What is the Appraised Value?
What is Appraised Value?
The appraised value is the specific dollar value placed on a property by a licensed appraiser.
Cambridge and Somerville assess each property each year for tax purposes - that is the assessed value.
As a Realtor, I frequently complete a valuation analysis for a property to arrive at a market range of value.
It is a Licensed Appraiser who completes an appraisal and comes up with an appraised value - a specific dollar value for a specific property on a specific date. Typically, an appraisal happens in the following circumstances:
1) A property owner wishes to refinance or to establish a home equity line of credit or to establish the value of the residence for some other purpose such as estate planning or a divorce proceeding
2) A buyer with an an accepted offer is getting a loan to purchase the property.
When I meet with a prospective seller, I often learn that the seller has recently had an appraisal of their property completed by an appraiser. For whatever reason, the appraised value is often quite high. My role as a Realtor is to complete a valuation analysis and arrive at a market range of value for a property.
The appraised value arrived at by the appraiser can mean a lot in a real estate transaction. Consider the following example:
123 Main Street is listed for sale for $425,0000.
John and Mary make an offer for $500,000.
There are six offers on the property.
John and Mary's offer for $75,000 over asking is the winner!
John and Mary's offer indicates they are seeking a loan for 80% of the purchase price (80% of $500,000 is $400,000)
John and Mary's lender requests an appraisal. The appraiser visits the property and completes his appraisal report.
The appraisal report submitted to the lender by the appraiser indicates the appraised value is $450,000.
Okay, so what happens in this scenario? Good question! Typically, the lender will take issue with the property appraising for less than the purchase price if the loan to value ratio is 80% or greater. In the example above, the lender may say to John and Mary, we will loan you 80% of the appraised value - 80% of $450,000 or $360,000 - but we will not loan you 80% of the agreed upon purchase price - 80% of $500,000 or $400,000.
So, okay, the lender in this example is willing to lend $360,000 but the buyer seeks loan for $400,000. What happens?
- Well, the deal could die because the loan is not approved.
- The buyer could potentially contest the appraisal and request a second appraisal to hopefully solve the problem.
- The buyer makes a larger downpayment to solve the problem. In this example, the buyer puts down another $40,000 and obtains the loan for $360,000, the amount the lender is willing to loan.
- The buyer may not be capable of a larger downpayment. If that is the case, the seller must reduce the purchase price to keep the deal alive. In this example, the seller would reduce sale price to $460,000 so that buyer can proceed with purchase with the approved loan for $360,000.
- Sometimes, seller and buyer meet somewhere in the middle.

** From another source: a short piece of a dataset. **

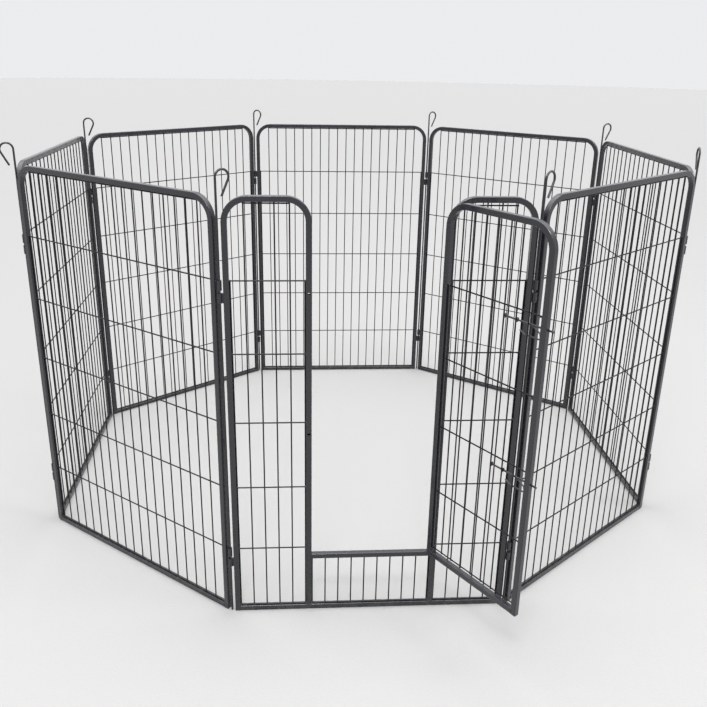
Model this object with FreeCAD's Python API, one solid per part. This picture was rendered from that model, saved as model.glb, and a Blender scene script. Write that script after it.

In this example, perhaps the buyer can put down another $20,000. And the seller agrees to reduce the purchase price by $20,000 and the property sells for $480,000 instead of $500,000.
- Of course, none of the above is in play if the buyer has a larger downpayment in the first place. For example, if the buyer has a downpayment of 50% of the purchase price - or $250,000 of $500,000 in this example - the lender is going to have no issue with giving the buyer a loan for $250,000 based on an appraised value for $450,000. That larger downpayment gives the lender a lot of cushion and makes it easy.

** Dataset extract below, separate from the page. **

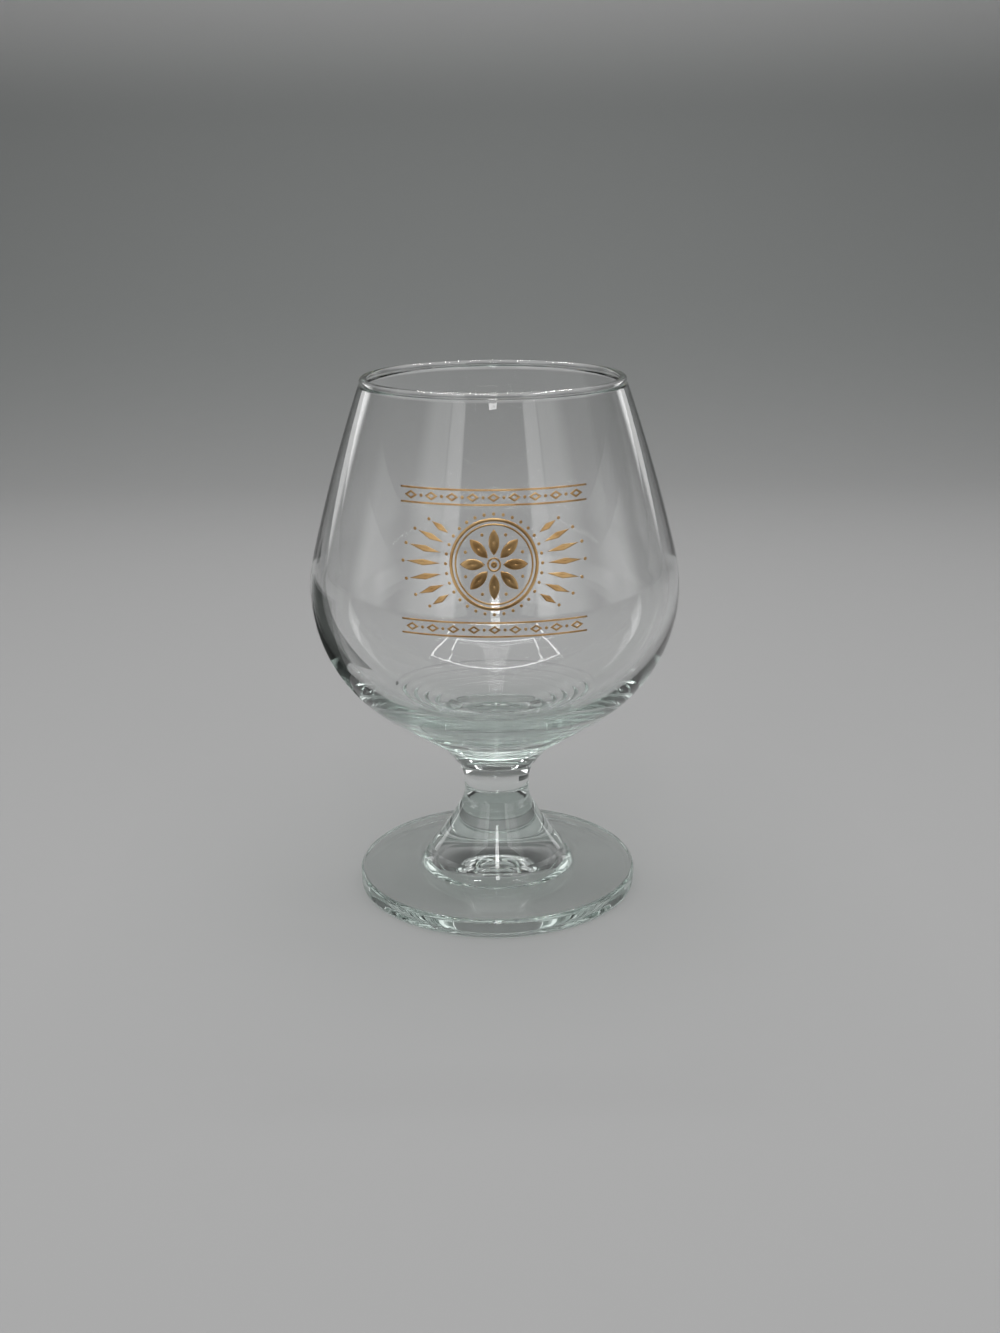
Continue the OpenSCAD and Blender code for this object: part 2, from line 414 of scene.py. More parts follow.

When an appraiser visits a property in the course of a real estate transaction to complete his or her appraisal, the appraiser is fully aware of the agreed upon purchase price. It is normal for the listing agent to give the appraiser a copy of the signed purchase and sale. It is also normal for the listing agent to give the appraiser relevant comps - that is, relevant recent sales for like kind properties that support the purchase price. It is not uncommon for the appraisal value to come back at the purchase price - or sometimes even a bit above the purchase price. It's good news for everyone in the transaction when the property's appraised value is equal to or higher than the purchase price, as it means there is no appraisal issue and the likelihood of the loan being approved is very high. Of course, it can mean a world of difference if the appraiser is experienced and has knowledge of property values in the community of the subject property.
So, in summary, the appraised value can be vitally important in a real estate transaction. The good news in the Cambridge and Somerville market is that, generally speaking, the appraised value is not an issue. More often than not, there are comps to support the purchase price.